#### THE REQUEST:
Produce an exact copy of the lines from the line containing "imported = [obj" through the last line of the listing below, both ends included, and nothing else.

#### DATASET SECTION:
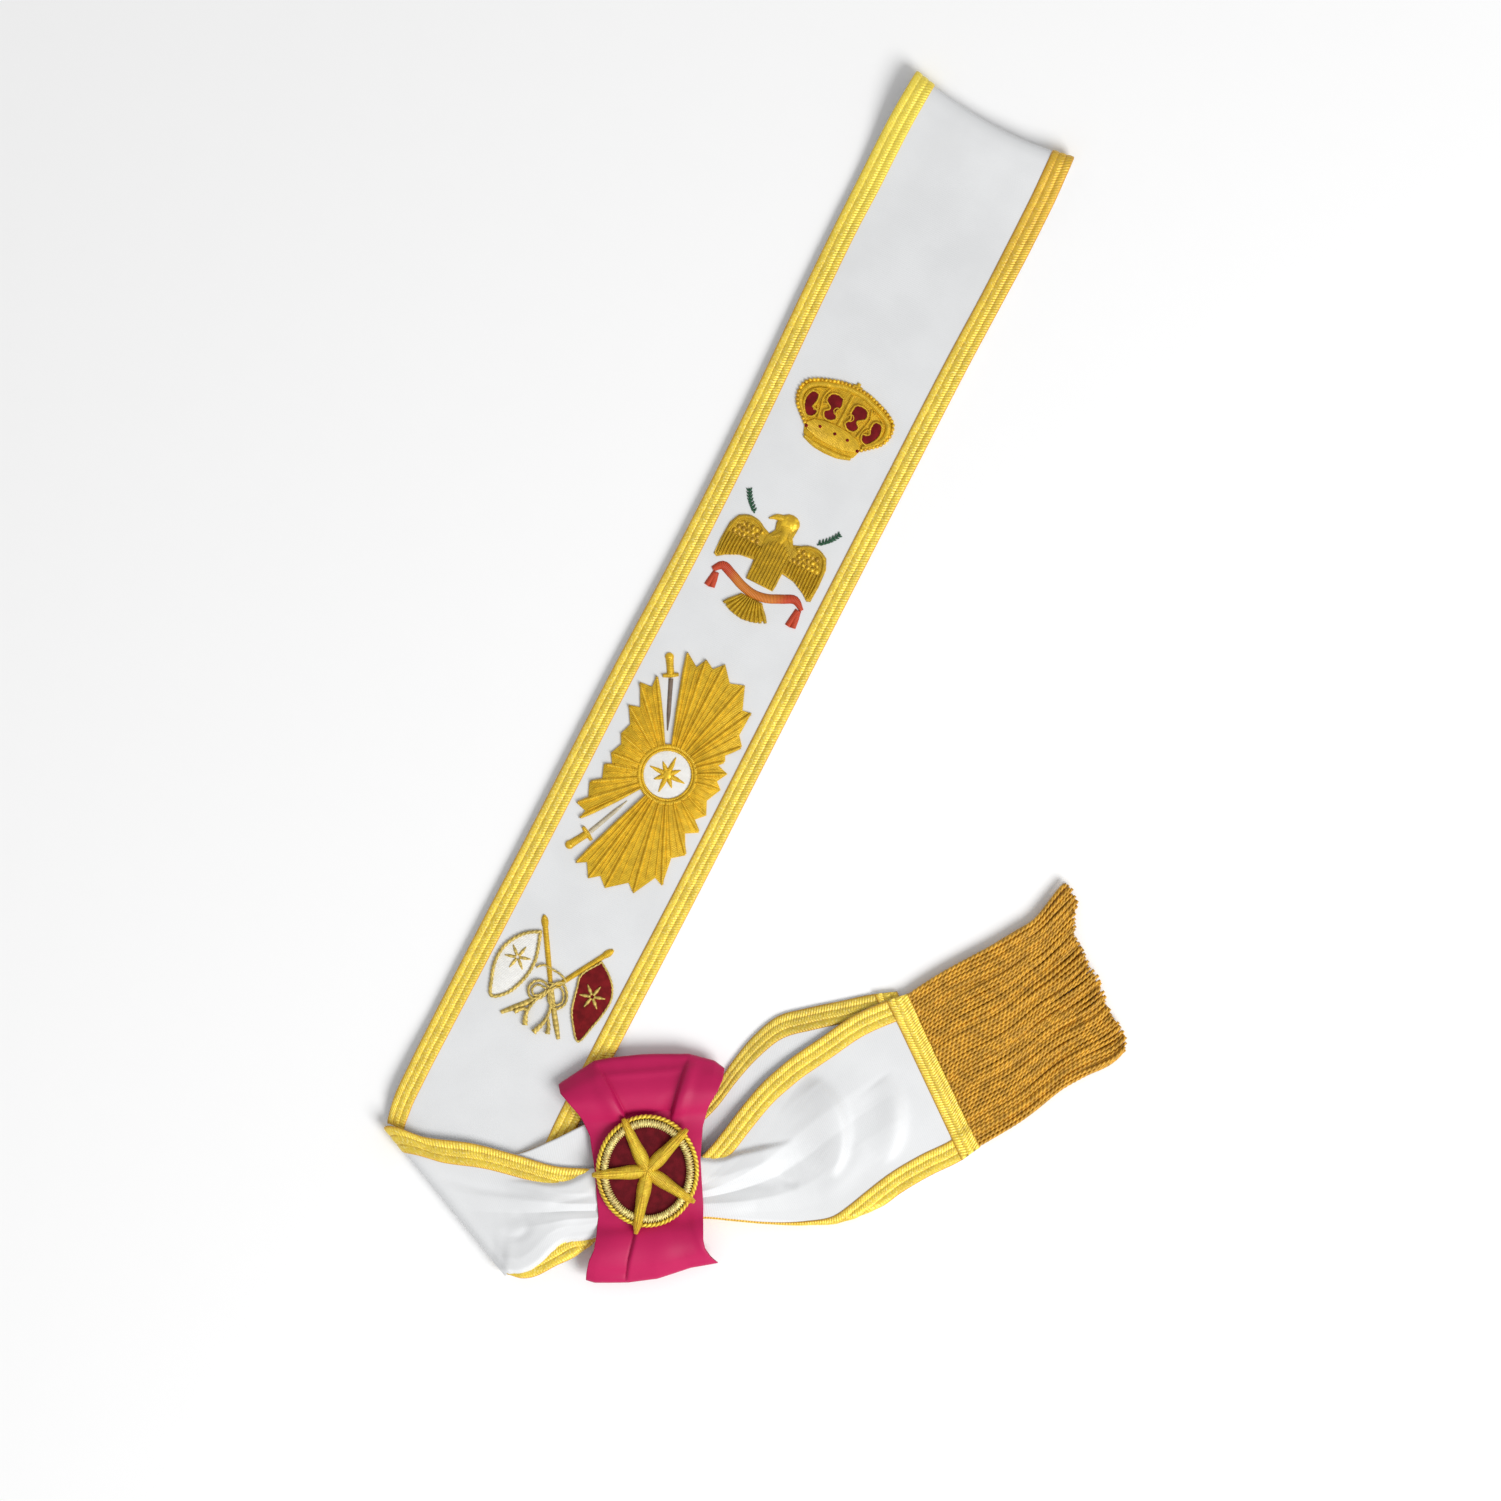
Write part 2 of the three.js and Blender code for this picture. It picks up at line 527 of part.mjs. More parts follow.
// Crown, from the middle outwards
const CROWN_HALF = [
  [0, 475.4], [7, 475.9], [12.5, 477.6], [16, 480.8], [18, 486.6], [22, 490], [27, 495], [29, 501.5],
  [27.5, 507.5], [22.5, 511.2], [15, 514.2], [7, 516.4], [1.4, 516.8], [3.2, 518.4], [1.4, 520.4], [0, 520],
]
const CROWN_INNER_LOBE = [
  [3.0, 503], [4.6, 499.6], [2.8, 496], [5.5, 493], [9.5, 493.8], [10.5, 498], [12.4, 503.5], [10.8, 508],
  [4, 508.6],
]
const CROWN_OUTER_LOBE = [
  [13.6, 494.2], [15.2, 491], [18.6, 490.3], [22, 493.5], [23.5, 500], [21, 504.5], [17.5, 504.6], [16.6, 498.6],
]

// Spread bird with one head, its wings, tail and the ribbon below it
const BIRD_BODY = [
  [-7.6, 391.4], [9.2, 391.4], [9.8, 405], [9, 419], [6, 424], [6.4, 430], [3, 434.6], [-2.4, 435], [-5.6, 432.6],
  [-11, 430.4], [-6.4, 428.2], [-5.2, 424], [-8.4, 419], [-8.6, 405],
]
const BIRD_WING = [
  [-9.4, 404.4], [-9.2, 419.6], [-16, 424.4], [-22, 425.2], [-27.4, 422.6], [-30.2, 416.6], [-30.8, 406],
  [-30.4, 396.4], [-28.2, 395.6], [-24, 398.8], [-17, 402.2],
]
const BIRD_TAIL = [
  [-6.4, 382.6], [-13.6, 374.6], [-12, 371.8], [-8, 370.6], [-4, 369.4], [0.5, 368.8], [5, 369.4], [9, 370.8],
  [13, 372.4], [14.6, 375.6], [7.4, 382.8], [0.5, 381.8],
]
const BIRD_RIBBON = [
  [-21.4, 387.6], [-21, 378.4], [-24, 379.8], [-27.4, 378], [-27, 386.4], [-28.6, 389.4], [-25.6, 393], [-20.4, 394.6],
  [-14, 392.2], [-7, 389.8], [0, 388.6], [7, 389.4], [14, 392], [19, 394.6], [23.6, 395], [28, 392.4], [31.6, 389.8],
  [28.6, 387.4], [30.6, 379.8], [27.2, 381.4], [24, 379.6], [24.6, 389.6], [20, 390], [14, 386.6], [7, 383.8],
  [0.5, 382.6], [-7, 383.8], [-14, 387.2],
]
const SPRIG_LEFT = [
  [-19.6, 427.2], [-22, 427.4], [-25.4, 430.4], [-27.2, 431.4], [-28.4, 434.8], [-29.6, 439], [-27.4, 438],
  [-24.6, 434.6], [-22.8, 432],
]

// Rays: the tips seen round the ring, the notches where the blades lie
const GLORY_CENTRE = [3, 272]
const GLORY_RING_RADIUS = 17
const GLORY_DISC_RADIUS = 14
const GLORY_TIPS = [
  [34, 251.5], [33, 262], [30.5, 269], [31, 276], [31, 283], [31, 291], [34, 306], [29, 325], [19, 337], [4, 342.5],
  [-8, 341], [-19, 340],
]
const GLORY_TIPS_LEFT = [[-29, 320], [-36, 312], [-35, 298], [-31, 285], [-29, 277], [-30, 270], [-33, 262], [-36, 249], [-37, 234]]
const GLORY_TIPS_LOW = [[-21, 204], [-11, 200], [0, 199], [16, 203], [28, 214.5], [32.5, 235]]
const UPPER_NOTCH = [[-12.6, 318], [-4.2, 291.4], [-8.6, 289.4], [-23.6, 315]]
const LOWER_NOTCH = [[-26.6, 228], [-10.4, 256.4], [-6.4, 252.6], [-17.2, 226]]

function withValleys(tips) {
  return tips.flatMap(([x, y], i) => {
    if (i + 1 === tips.length) return [[x, y]]
    const [nx, ny] = tips[i + 1]
    return [[x, y], [lerp((x + nx) / 2, GLORY_CENTRE[0], 0.07), lerp((y + ny) / 2, GLORY_CENTRE[1], 0.07)]]
  })
}

function gloryOutline() {
  return [
    ...withValleys(GLORY_TIPS), ...UPPER_NOTCH, ...withValleys(GLORY_TIPS_LEFT), ...LOWER_NOTCH,
    ...withValleys(GLORY_TIPS_LOW), [31.5, 243],
  ]
}

// Daggers: end of the grip, guard, root and point of the blade
const DAGGERS = [
  { name: 'upper', grip: [-26.2, 332.4], guard: [-20.4, 322.6], point: [-8.2, 294.4] },
  { name: 'lower', grip: [-28.6, 211.4], guard: [-22.0, 222.4], point: [-10.6, 248.4] },
]

function daggerHilt({ grip, guard }) {
  const length = Math.hypot(guard[0] - grip[0], guard[1] - grip[1])
  const dx = (guard[0] - grip[0]) / length
  const dy = (guard[1] - grip[1]) / length
  const at = (along, side) => [grip[0] + dx * along - dy * side, grip[1] + dy * along + dx * side]
  return [
    at(0, -2), at(length - 2, -1.6), at(length - 2, -3.9), at(length + 0.4, -3.9), at(length + 0.4, 3.9),
    at(length - 2, 3.9), at(length - 2, 1.6), at(0, 2),
  ]
}

function daggerBlade({ guard, point }) {
  const length = Math.hypot(point[0] - guard[0], point[1] - guard[1])
  const dx = (point[0] - guard[0]) / length
  const dy = (point[1] - guard[1]) / length
  const at = (along, side) => [guard[0] + dx * along - dy * side, guard[1] + dy * along + dx * side]
  return [at(1.6, -1.3), at(length - 3, -1), at(length, 0), at(length - 3, 1), at(1.6, 1.3)]
}

// Crossed flags, their poles and the bow that ties them
const FLAG_LIGHT = [
  [-21.4, 160.6], [-27, 157], [-33, 150.4], [-36.6, 142.6], [-37.2, 133.4], [-34, 122.4], [-29.6, 114],
  [-22, 119.4], [-18, 127], [-15.6, 135.6], [-15.4, 142], [-12.4, 146.2],
]
const FLAG_DARK = [
  [17.8, 160.4], [10.4, 146.4], [11.6, 141], [12.8, 135], [15.2, 127], [20, 119.6], [26, 113.2], [30, 124.6],
  [32.4, 135], [32.8, 143], [30, 150.2], [24, 156.4],
]
const POLE_BOW = [
  [-20.4, 109], [-15, 108.4], [-11.6, 110.6], [-6, 107.6], [-4.6, 112], [-2.6, 120], [-0.6, 124], [0.6, 112], [1.6, 106.6],
  [4.8, 109], [9.6, 107.4], [16.2, 109], [12, 115], [8.4, 124], [10.4, 131], [8.4, 138], [4.4, 142.6], [-2, 143.6],
  [-7.4, 141.4], [-11.6, 138], [-13.6, 131], [-11.4, 125], [-12.4, 121],
]

const mainSheet = mainCloth()
const underTailSheet = new Cloth(UNDER_TAIL.map(clothRow))
const GLORY_STAR = Array.from({ length: 16 }, (_, i) => {
  const angle = i / 16 * 2 * Math.PI
  const radius = i % 2 ? 5 : 11
  return [GLORY_CENTRE[0] + radius * Math.cos(angle), GLORY_CENTRE[1] + radius * Math.sin(angle)]
})

const WHITE = 0xe8e8e6
const GOLD = 0xe0b830
const OLD_GOLD = 0xc89a32
const MAGENTA = 0xc82d68
const VELVET = 0x5c141c
const GREEN = 0x2f5a3c
const RED = 0xc84a28
const STEEL = 0x8c8578

// Name, geometry, colour and roughness of every piece
const pieces = [
  ['sash_ribbon', mainSheet.slab(-CLOTH_THICKNESS / 2, CLOTH_THICKNESS / 2), WHITE, 0.6],
  ['braid_left', mainSheet.slab(BRAID_LOW, BRAID_HIGH, 0, BRAID_COLUMNS), GOLD, 0.5],
  ['braid_right', trimmed(
    mainSheet.slab(BRAID_LOW, BRAID_HIGH, LAST - BRAID_COLUMNS, LAST),
    mainSheet.slab(-CLOTH_THICKNESS / 2, CLOTH_THICKNESS / 2),
    mainSheet.slab(-CLOTH_THICKNESS / 2 - 0.1, CLOTH_THICKNESS / 2 + 0.2),
  ), GOLD, 0.5],
  ['tail_under', underTailSheet.slab(-CLOTH_THICKNESS / 2, CLOTH_THICKNESS / 2), WHITE, 0.6],
  ['braid_under_upper', underTailSheet.slab(BRAID_LOW, BRAID_HIGH, 0, BRAID_COLUMNS), GOLD, 0.5],
  ['braid_under_lower', underTailSheet.slab(BRAID_LOW, BRAID_HIGH, LAST - BRAID_COLUMNS, LAST), GOLD, 0.5],
  ['fringe_over', fringe([182.4, 223.4], [258.2, 164.4], 2.8, FRINGE_THICKNESS, [111, 97], 19, 5), OLD_GOLD, 0.55],
  ['fringe_under', fringe([180.6, 217.8], [248.8, 164.1], 0, UNDER_FRINGE_THICKNESS, [104, 92], 9, 4), OLD_GOLD, 0.55],
  ['bow_ribbon', bow(), MAGENTA, 0.45],
  ['badge_plate', ovalPlate(0.945, 1.5, 0.4, 40), VELVET, 0.9],
  ['badge_ring', ovalBand([[-7, 2.2], [-2.2, 2.2], [-2.2, 3.6], [-3.4, 4.5], [-5.8, 4.5], [-7, 3.6]], 40), GOLD, 0.4],
  ['badge_cord', ovalBand([[-0.9, 0.5], [0.5, 0.5], [1, 1.6], [0.4, 2.8], [-0.9, 2.8], [-1.4, 1.7]], 40), OLD_GOLD, 0.5],
  ['badge_star', star(BADGE_BASE_Z + 4.8), GOLD, 0.35],
  ['braid_end_over', endBraid(mainSheet), GOLD, 0.5],
  ['braid_end_under', endBraid(underTailSheet), GOLD, 0.5],
  ['crown_frame', motif(mirrored(CROWN_HALF), 2.2, [
    CROWN_INNER_LOBE, CROWN_OUTER_LOBE, flipped(CROWN_INNER_LOBE), flipped(CROWN_OUTER_LOBE),
  ]), GOLD, 0.4],
  ['crown_velvet_inner_right', motif(shrunk(CROWN_INNER_LOBE, 0.5), 1.4), VELVET, 0.9],
  ['crown_velvet_outer_right', motif(shrunk(CROWN_OUTER_LOBE, 0.5), 1.4), VELVET, 0.9],
  ['crown_velvet_inner_left', motif(shrunk(flipped(CROWN_INNER_LOBE), 0.5), 1.4), VELVET, 0.9],
  ['crown_velvet_outer_left', motif(shrunk(flipped(CROWN_OUTER_LOBE), 0.5), 1.4), VELVET, 0.9],
  ['bird_body', motif(BIRD_BODY, 2.2), GOLD, 0.4],
  ['bird_wing_left', motif(BIRD_WING, 1.8), GOLD, 0.4],
  ['bird_wing_right', motif(BIRD_WING.map(([x, y]) => [0.8 - x, y]).reverse(), 1.8), GOLD, 0.4],
  ['bird_tail', motif(BIRD_TAIL, 1.6), GOLD, 0.4],
  ['bird_ribbon', motif(BIRD_RIBBON, 1.2), RED, 0.6],
  ['sprig_left', motif(SPRIG_LEFT, 1), GREEN, 0.7],
  ['sprig_right', motif(flipped(SPRIG_LEFT), 1), GREEN, 0.7],
  ['glory_rays', motif(gloryOutline(), 1.8, [circle(GLORY_CENTRE, GLORY_RING_RADIUS + 0.4, 24)]), GOLD, 0.4],
  ['glory_ring', motif(circle(GLORY_CENTRE, GLORY_RING_RADIUS, 24), 2.2, [
    circle(GLORY_CENTRE, GLORY_DISC_RADIUS, 24),
  ]), GOLD, 0.4],
  ['glory_disc', motif(circle(GLORY_CENTRE, GLORY_DISC_RADIUS - 0.4, 24), 0.8), WHITE, 0.6],
  ['glory_star', motif(GLORY_STAR, 0.8, [], MOTIF_BASE_Z + 1.1), GOLD, 0.4],
  ...DAGGERS.flatMap((dagger) => [
    [`dagger_${dagger.name}_hilt`, motif(daggerHilt(dagger), 1.6), GOLD, 0.4],
    [`dagger_${dagger.name}_blade`, motif(daggerBlade(dagger), 1.2), STEEL, 0.5],
  ]),
  ['flag_light', motif(FLAG_LIGHT, 1.2), WHITE, 0.6],
  ['flag_dark', motif(FLAG_DARK, 1.2), VELVET, 0.8],
  ['flag_pole_left', motif(bar([-23.4, 169.4], [-8.4, 142.8], 1.8, 1.5), 1.6), GOLD, 0.4],
  ['flag_pole_right', motif(bar([19.6, 169.4], [6, 143.8], 1.8, 1.5), 1.6), GOLD, 0.4],
  ['flag_bow', motif(POLE_BOW, 1.6), GOLD, 0.4],
]

const part = new THREE.Group()
part.name = 'regalia_sash'
for (const [name, shape, color, roughness] of pieces) {
  const mesh = new THREE.Mesh(shape, new THREE.MeshStandardMaterial({ color, roughness, metalness: 0 }))
  mesh.name = name
  part.add(mesh)
}

// Resting on z = 0 with the middle of the bounding box over the origin
const bounds = new THREE.Box3().setFromObject(part)
const middle = bounds.getCenter(new THREE.Vector3())
for (const mesh of part.children) mesh.geometry.translate(-middle.x, -middle.y, -bounds.min.z)

export default part
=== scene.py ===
"""Dresses the regalia sash: ribbon, braid, fringe, bow, badge and embroidery.

Laid out as an add-on.
"""

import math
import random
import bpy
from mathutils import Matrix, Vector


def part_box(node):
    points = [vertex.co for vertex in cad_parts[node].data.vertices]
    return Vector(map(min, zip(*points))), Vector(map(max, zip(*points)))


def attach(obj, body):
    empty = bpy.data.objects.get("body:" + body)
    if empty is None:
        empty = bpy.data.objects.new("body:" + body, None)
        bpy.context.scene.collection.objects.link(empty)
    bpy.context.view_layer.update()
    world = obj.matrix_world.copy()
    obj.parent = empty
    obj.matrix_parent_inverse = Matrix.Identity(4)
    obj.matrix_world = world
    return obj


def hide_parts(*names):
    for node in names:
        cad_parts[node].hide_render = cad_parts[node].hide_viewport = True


bl_info = {
    "name": "Regalia Sash",
    "version": (1, 0, 0),
    "blender": (4, 5, 0),
    "location": "View3D > Sidebar > Sash",
    "description": "Builds the cloth, trim, bow, badge and embroidery of a ribbon sash",
    "category": "Object",
}

import bmesh
import bpy
import numpy as np
from bpy.props import FloatProperty, FloatVectorProperty, IntProperty, PointerProperty
from mathutils import Matrix, Vector

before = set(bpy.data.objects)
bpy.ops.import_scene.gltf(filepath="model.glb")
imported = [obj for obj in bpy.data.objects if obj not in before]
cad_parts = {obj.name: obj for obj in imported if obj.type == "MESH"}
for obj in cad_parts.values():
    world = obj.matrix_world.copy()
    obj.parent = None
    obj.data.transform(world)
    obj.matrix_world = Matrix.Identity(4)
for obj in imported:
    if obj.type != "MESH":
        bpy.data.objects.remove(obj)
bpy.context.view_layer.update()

MM = 0.001
# The middle of the badge in the working frame, and where the frame has it
BADGE_CENTRE = np.array([94.5, 67.0, 0.0])
PLATE_LOW, PLATE_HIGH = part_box("badge_plate")
ORIGIN = Vector((
    (PLATE_LOW.x + PLATE_HIGH.x) / 2 - BADGE_CENTRE[0] * MM,
    (PLATE_LOW.y + PLATE_HIGH.y) / 2 - BADGE_CENTRE[1] * MM,
    0.0,
))

# Cloth, millimetres
RIBBON_WIDTH = 102.0
BRAID_WIDTH = 13.0
CURL_RADIUS = 1.6
FULL_CURL_TUCK = 9.0
BACK_Z = 1.9
FRONT_Z = 3.5
STITCH_Z = FRONT_Z + 0.5
HALF = RIBBON_WIDTH / 2
INNER = HALF - BRAID_WIDTH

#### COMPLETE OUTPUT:
imported = [obj for obj in bpy.data.objects if obj not in before]
cad_parts = {obj.name: obj for obj in imported if obj.type == "MESH"}
for obj in cad_parts.values():
    world = obj.matrix_world.copy()
    obj.parent = None
    obj.data.transform(world)
    obj.matrix_world = Matrix.Identity(4)
for obj in imported:
    if obj.type != "MESH":
        bpy.data.objects.remove(obj)
bpy.context.view_layer.update()

MM = 0.001
# The middle of the badge in the working frame, and where the frame has it
BADGE_CENTRE = np.array([94.5, 67.0, 0.0])
PLATE_LOW, PLATE_HIGH = part_box("badge_plate")
ORIGIN = Vector((
    (PLATE_LOW.x + PLATE_HIGH.x) / 2 - BADGE_CENTRE[0] * MM,
    (PLATE_LOW.y + PLATE_HIGH.y) / 2 - BADGE_CENTRE[1] * MM,
    0.0,
))

# Cloth, millimetres
RIBBON_WIDTH = 102.0
BRAID_WIDTH = 13.0
CURL_RADIUS = 1.6
FULL_CURL_TUCK = 9.0
BACK_Z = 1.9
FRONT_Z = 3.5
STITCH_Z = FRONT_Z + 0.5
HALF = RIBBON_WIDTH / 2
INNER = HALF - BRAID_WIDTH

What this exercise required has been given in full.